Over the years people have decided to rebel against the so called “American Dream” and define their lives with a new set of values. The Great Recession, as it is now labeled, has become a driving force for this.
The Millennials have one thing in common with survivors of the Holocaust. They have figured out that some things can’t be taken away from you.
Holocaust survivors learned that possessions could be taken away, but educations and vocations for individuals, such as doctors, lawyers, and scientists, couldn’t be taken away. This is why so many of these survivors encouraged their children and grandchildren to educate themselves in this way so they could always have a certain level of security in their future no matter what might come. (They could always go somewhere new and start over. They sort of carried their security with them, so to speak.)

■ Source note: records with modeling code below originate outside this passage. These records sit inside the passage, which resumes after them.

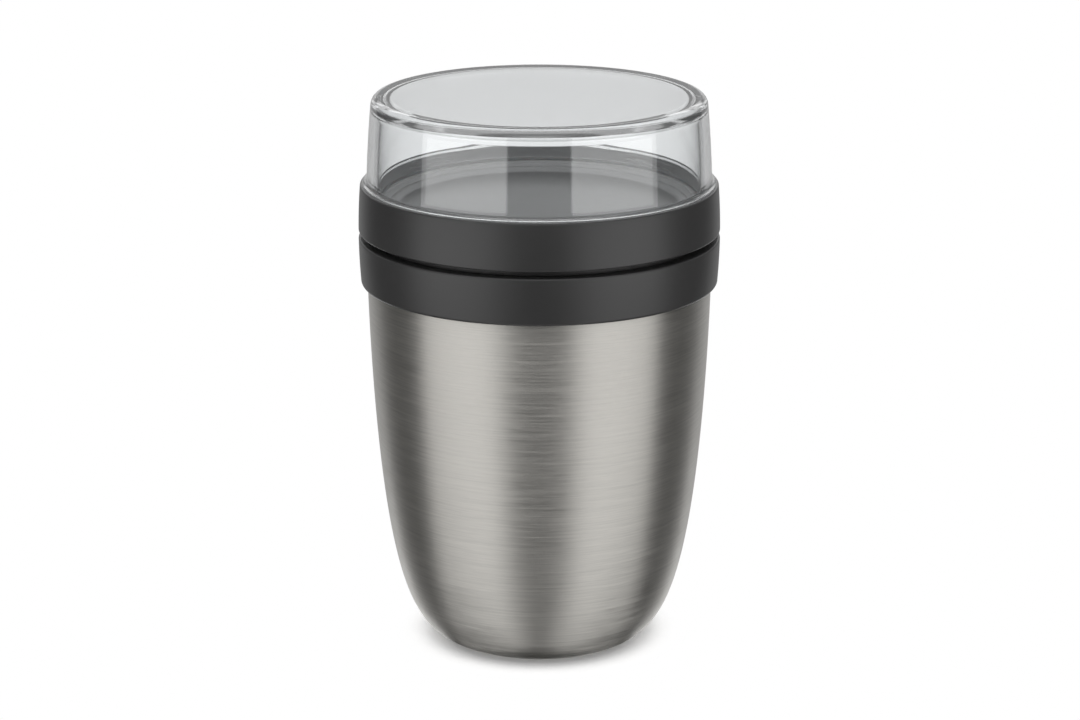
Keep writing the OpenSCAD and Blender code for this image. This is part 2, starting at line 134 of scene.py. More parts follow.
class ShaderBook:
    """Writes one shader tree."""

    def __init__(self, tree: bpy.types.NodeTree) -> None:
        """Empties the tree.

        Args:
            tree: the tree of a material or of the world.
        """
        self.tree = tree
        tree.nodes.clear()

    def add(
        self,
        kind: str,
        settings: Optional[dict[str, object]] = None,
        sockets: Optional[dict[Union[str, int], object]] = None,
        output: Union[str, int] = 0,
    ) -> Link:
        """Adds one node.

        Args:
            kind: the node's type without its ShaderNode prefix.
            settings: what is set on the node itself.
            sockets: the values or links of the node's inputs.
            output: the output that is returned.

        Returns:
            The chosen output.
        """
        node = self.tree.nodes.new("ShaderNode" + kind)
        for name, value in (settings or {}).items():
            setattr(node, name, value)
        for name, value in (sockets or {}).items():
            if isinstance(value, Link):
                self.tree.links.new(value.socket, node.inputs[name])
            else:
                node.inputs[name].default_value = value
        return Link(self, node.outputs[output])

    def maths(self, operation: str, first: Value, second: Value = 0.0) -> Link:
        """Adds a Math node."""
        return self.add("Math", {"operation": operation}, {0: first, 1: second})

    def ramp(self, value: Value, stops: Stops, smooth: bool = False) -> Link:
        """Reads a value off a curve given by its stops.

        Args:
            value: where on the ramp to read, from 0 to 1.
            stops: each stop's place and level.
            smooth: whether the curve is eased between stops.

        Returns:
            The level.
        """
        link = self.add("ValToRGB", None, {"Fac": value})
        ramp = link.socket.node.color_ramp
        ramp.interpolation = "EASE" if smooth else "LINEAR"
        while len(ramp.elements) < len(stops):
            ramp.elements.new(1.0)
        for element, (place, level) in zip(ramp.elements, stops):
            element.position = place
            element.color = grey(level)
        return link

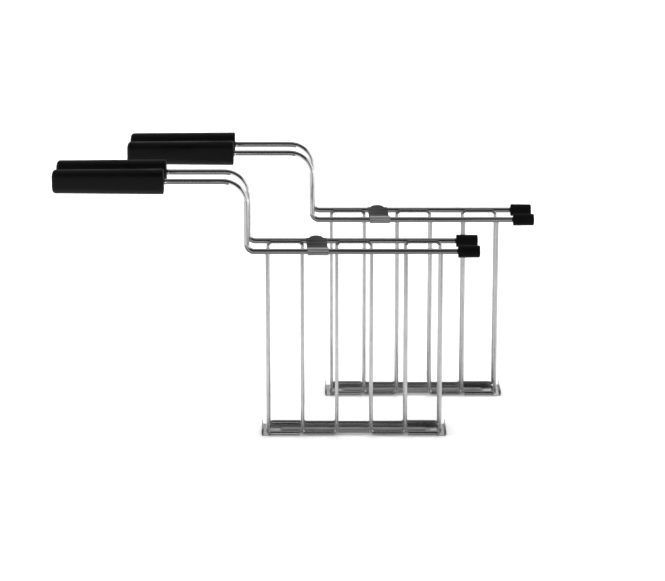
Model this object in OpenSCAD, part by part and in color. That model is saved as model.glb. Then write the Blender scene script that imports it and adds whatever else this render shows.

Fast forward a few decades and a different generation has learned a similar lesson although from entirely less traumatic circumstances.
Houses can be foreclosed on and vehicles can be repossessed, but experiences can never be taken away from you.
Just think on that one for a moment.
I know lots of people right now who wish they had spent their money on dream family vacations instead of over sized houses that were repossessed during the financial crises. Or luxury cars. Or boats, Or expensive jewelry. Or designer clothes. Or ______________. (You fill in the blank.)
Now, instead of having lovely family vacation memories, all they have are regrets over bad choices and digging out of a financial hole.
So buy a nice house that suits your needs, not your wants. Buy a a good, dependable car (if you live where you need one). Take care of your basic needs and make yourself happy. Having memories is better than having stuff.
Don’t do anything to impress anybody. Only do things to make yourself and your family happy.
Then go have some experiences and make some memories.